Heureusement je sais quoi me répondre : « non ». « Non, je n’ai certainement pas pensé à tout, parce que tout, ça ne veut rien dire. J’ai pensé aux choses importantes, qui donnent à cette formation une vraie structure et un vrai trajet. Le but, ça n’est pas de faire un parcours où il y ait tout, c’est de faire un parcours où à la fin les personnes aient les idées claires sur leurs émotions, et des outils puissants pour les utiliser ».

Si vous vous retrouvez parfois à vous noyer dans les détails, refocalisez-vous sur le but ce que vous êtes en train de faire. S’agit-il de « cocher toutes les cases » ? « Donner toutes les infos » ? Le signal d’alerte est dans les exagérations : « toutes » les infos. Le but, c’est toujours que vous ayez embarqué les personnes en face de vous, depuis un problème jusqu’à une solution, et qu’ils aient envie d’adopter cette solution.

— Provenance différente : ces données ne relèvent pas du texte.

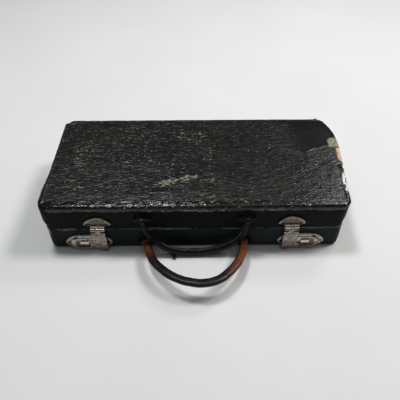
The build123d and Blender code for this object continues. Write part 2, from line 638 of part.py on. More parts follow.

La prochaine fois que vous angoisserez pour savoir si votre production sera « à la hauteur », demandez-vous simplement « à la hauteur de quoi ? » Quel est le contrat que j’ai passé avec les personnes à qui je parle ? Est-ce qu’ils viennent pour avoir toutes les infos, depuis le contexte jusqu’aux perspectives en passant par la situation actuelle ? Ou bien est-ce qu’ils viennent pour entendre ma solution, la secouer joyeusement avec moi, l’ajuster éventuellement et ensuite l’appliquer ? Un bon moyen d’éviter les loopings intérieurs, les questionnements sans fin, et les blocages face à votre écran, c’est donc de savoir ce pour… quoi / dans quel but (et pas pourquoi / à cause de quoi) vous allez écrire un document ou prendre la parole.

Je reprends l’exemple de mon parcours sur les émotions : au départ, j’avais une idée assez claire de ce que je voulais construire. Et puis j’ai posé la question suivante au sein de mon réseau : « en matière de gestion des émotions, quelle est votre plus grande difficulté ? » J’ai eu 141 réponses, qui étaient un cadeau magnifique ! Parce que je me suis rendu compte que ce que je m’apprêtais à faire ne répondait que très partiellement aux trois grandes difficultés qui ressortaient de ces réponses. J’ai donc changé mon parcours, les grandes étapes de cette formation, son contenu. Ça n’a pas été simple, évidemment ! J’aimais beaucoup ma première construction – problème : elle parlait surtout à moi…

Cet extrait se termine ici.